**Short task**
Write out the whole listing again, exactly.

**Source data**
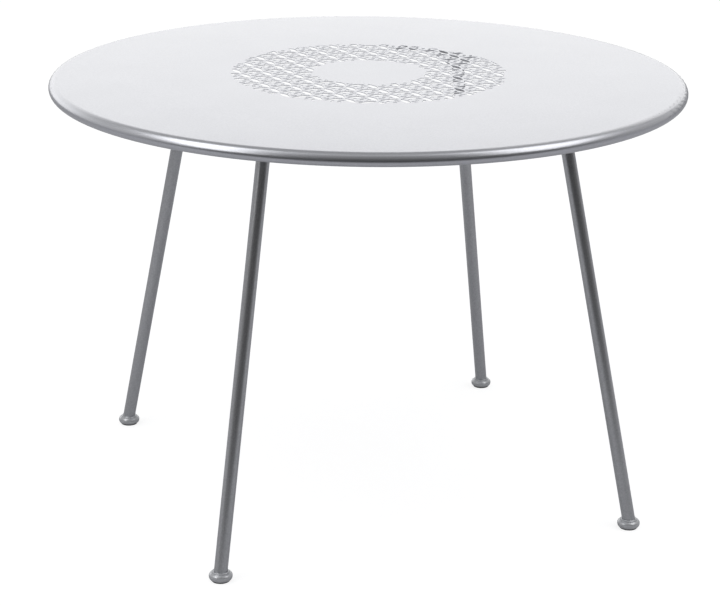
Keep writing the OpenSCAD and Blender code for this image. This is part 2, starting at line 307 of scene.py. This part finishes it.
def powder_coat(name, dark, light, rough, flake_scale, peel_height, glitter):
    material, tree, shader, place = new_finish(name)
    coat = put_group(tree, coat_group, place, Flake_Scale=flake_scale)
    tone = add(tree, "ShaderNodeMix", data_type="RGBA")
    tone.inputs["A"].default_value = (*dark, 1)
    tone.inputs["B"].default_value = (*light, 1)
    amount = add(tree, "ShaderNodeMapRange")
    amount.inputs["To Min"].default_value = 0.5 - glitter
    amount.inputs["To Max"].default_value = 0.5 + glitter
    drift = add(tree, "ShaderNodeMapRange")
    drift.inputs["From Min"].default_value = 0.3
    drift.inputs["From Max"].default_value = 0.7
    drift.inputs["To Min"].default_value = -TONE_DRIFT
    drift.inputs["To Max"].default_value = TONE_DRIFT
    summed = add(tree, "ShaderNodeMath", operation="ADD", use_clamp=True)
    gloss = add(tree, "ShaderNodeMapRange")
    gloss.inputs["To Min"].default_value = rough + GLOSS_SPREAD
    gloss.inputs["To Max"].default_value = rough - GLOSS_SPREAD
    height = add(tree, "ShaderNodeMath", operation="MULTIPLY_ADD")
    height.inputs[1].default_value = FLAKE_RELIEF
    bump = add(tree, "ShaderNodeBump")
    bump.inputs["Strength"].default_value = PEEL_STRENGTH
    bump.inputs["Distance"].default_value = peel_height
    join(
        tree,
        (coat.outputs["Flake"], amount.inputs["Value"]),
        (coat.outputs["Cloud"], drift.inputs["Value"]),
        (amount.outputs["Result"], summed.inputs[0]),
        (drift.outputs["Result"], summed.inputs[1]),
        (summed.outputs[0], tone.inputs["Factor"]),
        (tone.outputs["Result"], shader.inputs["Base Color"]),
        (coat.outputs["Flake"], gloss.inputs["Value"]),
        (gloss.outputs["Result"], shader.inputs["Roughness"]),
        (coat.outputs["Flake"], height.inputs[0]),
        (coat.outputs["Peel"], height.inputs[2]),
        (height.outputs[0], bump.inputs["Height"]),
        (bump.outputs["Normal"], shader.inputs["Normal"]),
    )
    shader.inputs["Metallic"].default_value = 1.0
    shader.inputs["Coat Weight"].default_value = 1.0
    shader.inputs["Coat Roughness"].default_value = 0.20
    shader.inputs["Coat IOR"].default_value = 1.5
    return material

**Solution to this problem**
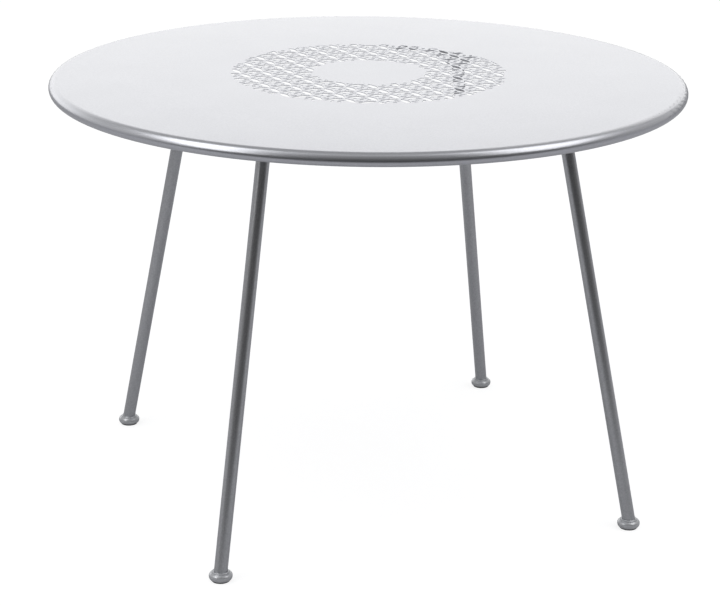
Keep writing the OpenSCAD and Blender code for this image. This is part 2, starting at line 307 of scene.py. This part finishes it.
def powder_coat(name, dark, light, rough, flake_scale, peel_height, glitter):
    material, tree, shader, place = new_finish(name)
    coat = put_group(tree, coat_group, place, Flake_Scale=flake_scale)
    tone = add(tree, "ShaderNodeMix", data_type="RGBA")
    tone.inputs["A"].default_value = (*dark, 1)
    tone.inputs["B"].default_value = (*light, 1)
    amount = add(tree, "ShaderNodeMapRange")
    amount.inputs["To Min"].default_value = 0.5 - glitter
    amount.inputs["To Max"].default_value = 0.5 + glitter
    drift = add(tree, "ShaderNodeMapRange")
    drift.inputs["From Min"].default_value = 0.3
    drift.inputs["From Max"].default_value = 0.7
    drift.inputs["To Min"].default_value = -TONE_DRIFT
    drift.inputs["To Max"].default_value = TONE_DRIFT
    summed = add(tree, "ShaderNodeMath", operation="ADD", use_clamp=True)
    gloss = add(tree, "ShaderNodeMapRange")
    gloss.inputs["To Min"].default_value = rough + GLOSS_SPREAD
    gloss.inputs["To Max"].default_value = rough - GLOSS_SPREAD
    height = add(tree, "ShaderNodeMath", operation="MULTIPLY_ADD")
    height.inputs[1].default_value = FLAKE_RELIEF
    bump = add(tree, "ShaderNodeBump")
    bump.inputs["Strength"].default_value = PEEL_STRENGTH
    bump.inputs["Distance"].default_value = peel_height
    join(
        tree,
        (coat.outputs["Flake"], amount.inputs["Value"]),
        (coat.outputs["Cloud"], drift.inputs["Value"]),
        (amount.outputs["Result"], summed.inputs[0]),
        (drift.outputs["Result"], summed.inputs[1]),
        (summed.outputs[0], tone.inputs["Factor"]),
        (tone.outputs["Result"], shader.inputs["Base Color"]),
        (coat.outputs["Flake"], gloss.inputs["Value"]),
        (gloss.outputs["Result"], shader.inputs["Roughness"]),
        (coat.outputs["Flake"], height.inputs[0]),
        (coat.outputs["Peel"], height.inputs[2]),
        (height.outputs[0], bump.inputs["Height"]),
        (bump.outputs["Normal"], shader.inputs["Normal"]),
    )
    shader.inputs["Metallic"].default_value = 1.0
    shader.inputs["Coat Weight"].default_value = 1.0
    shader.inputs["Coat Roughness"].default_value = 0.20
    shader.inputs["Coat IOR"].default_value = 1.5
    return material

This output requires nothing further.